Eidevall's scholarship is thorough and his writing is concisely detailed, though occasional formatting issues, most of which are unclear footnotes, plague his provocative renderings of Isaiah's texts. The main problem with Eidevall's text, however, is that it reads like a sourcebook, albeit an excellent one with promising, provisional conclusions (but, maddeningly, no index!). Yes, Isaiah is replete with rich enemy images; yes, these images reveal tantalizing hints about the final editors' political and ideological agenda, to say nothing of the character of the deity for whom they claimed to speak. But what are the further implications of the argument? Did the author/editors of other OT books, or the compilers of the LXX, understand and share the outlook of Eidevall's final editors, or did their linguistic and conceptual choices paint a different portrait? Given Eidevall's repeated chorusing on the empire-as-cipher, what ramifications might his thesis have for the characterization of even later empires, particularly of Rome as Babylon in Revelation or Qumran's Habakkuk pesher? That is, to take Eidevall's argument one step further, once an enemy's image had been dehumanized and/or demonized, what were the theological consequences of transferring that defaced identity onto another, later foe?

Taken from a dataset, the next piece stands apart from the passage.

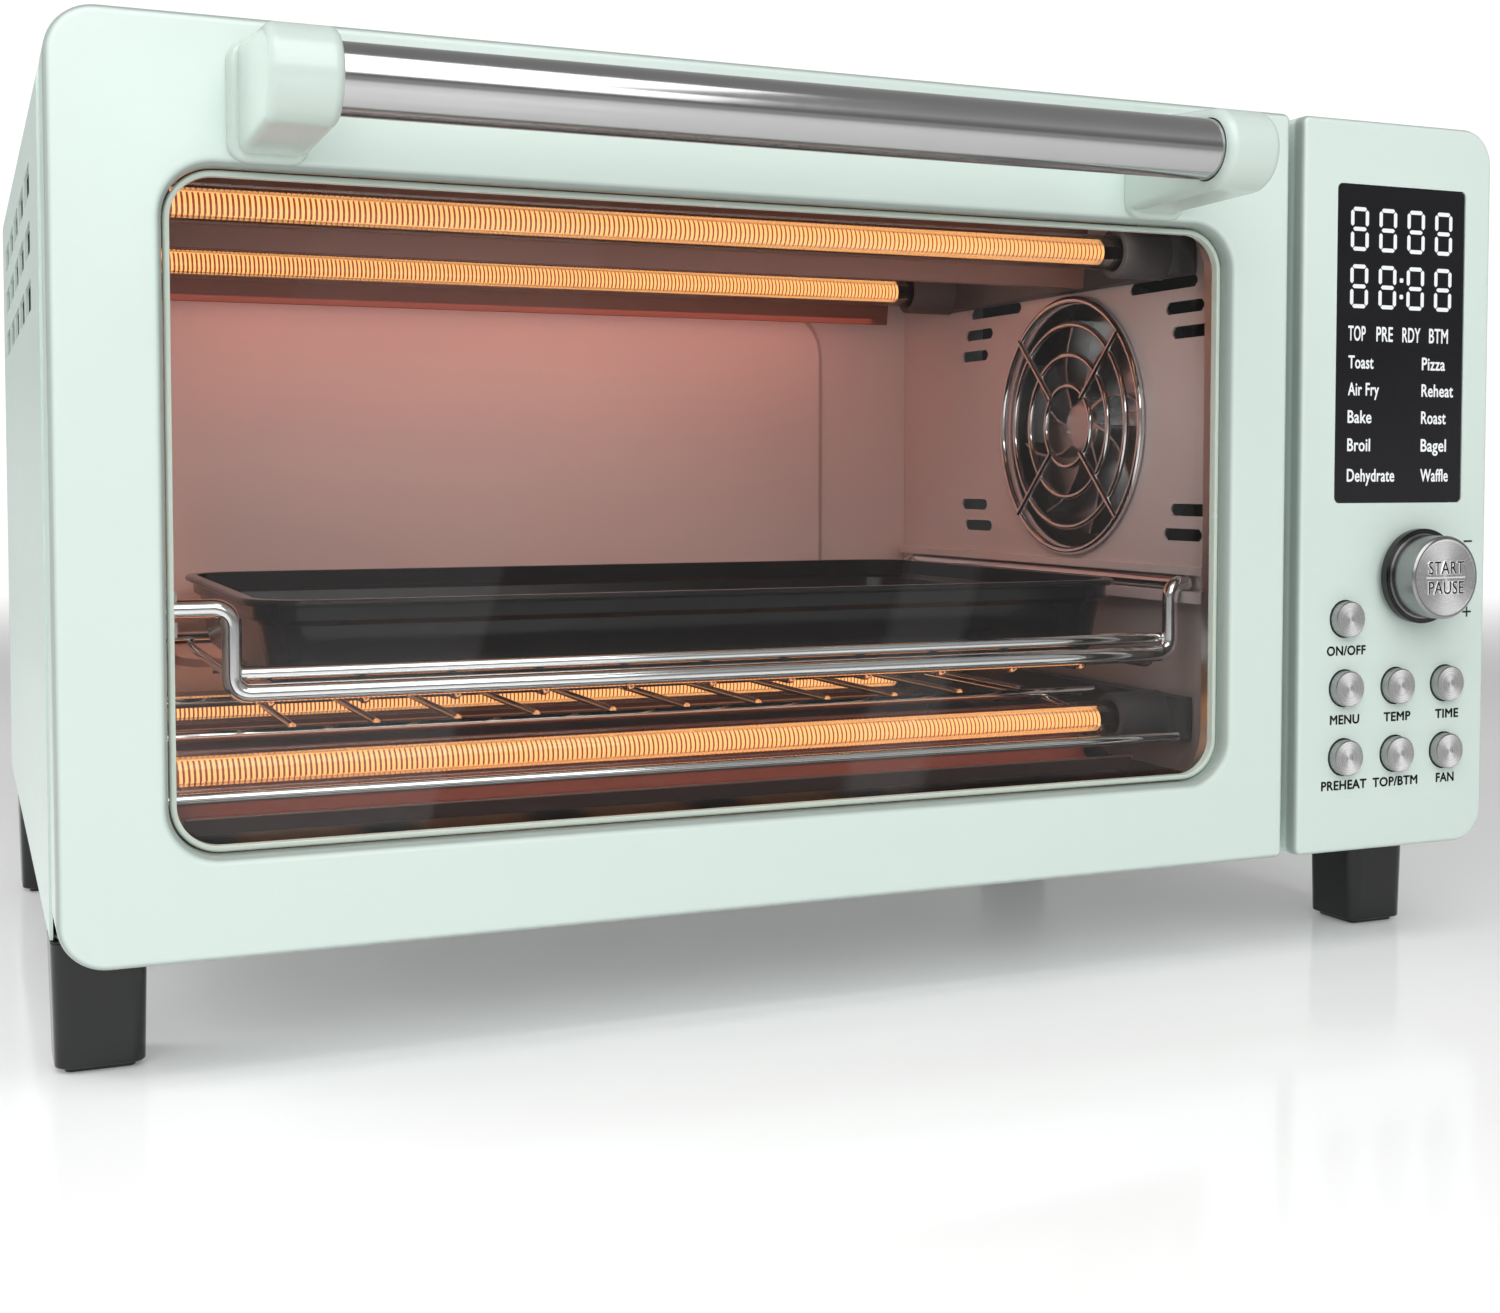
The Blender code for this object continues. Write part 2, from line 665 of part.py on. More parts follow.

Eidevall should not be blamed for avoiding all of these questions; it is to his credit that his study prompts so many of them for further investigation. Those who buy his book will have a fine reference work at their fingertips, one that commends itself as a strong auxiliary text for any course dealing with Isaiah or theopolitics in the OT. But unless we attempt a more comprehensive response to these unanswered (and too often unasked) questions, the possibility of a more thorough understanding of enemy images in this and other biblical contexts will be a long time in coming.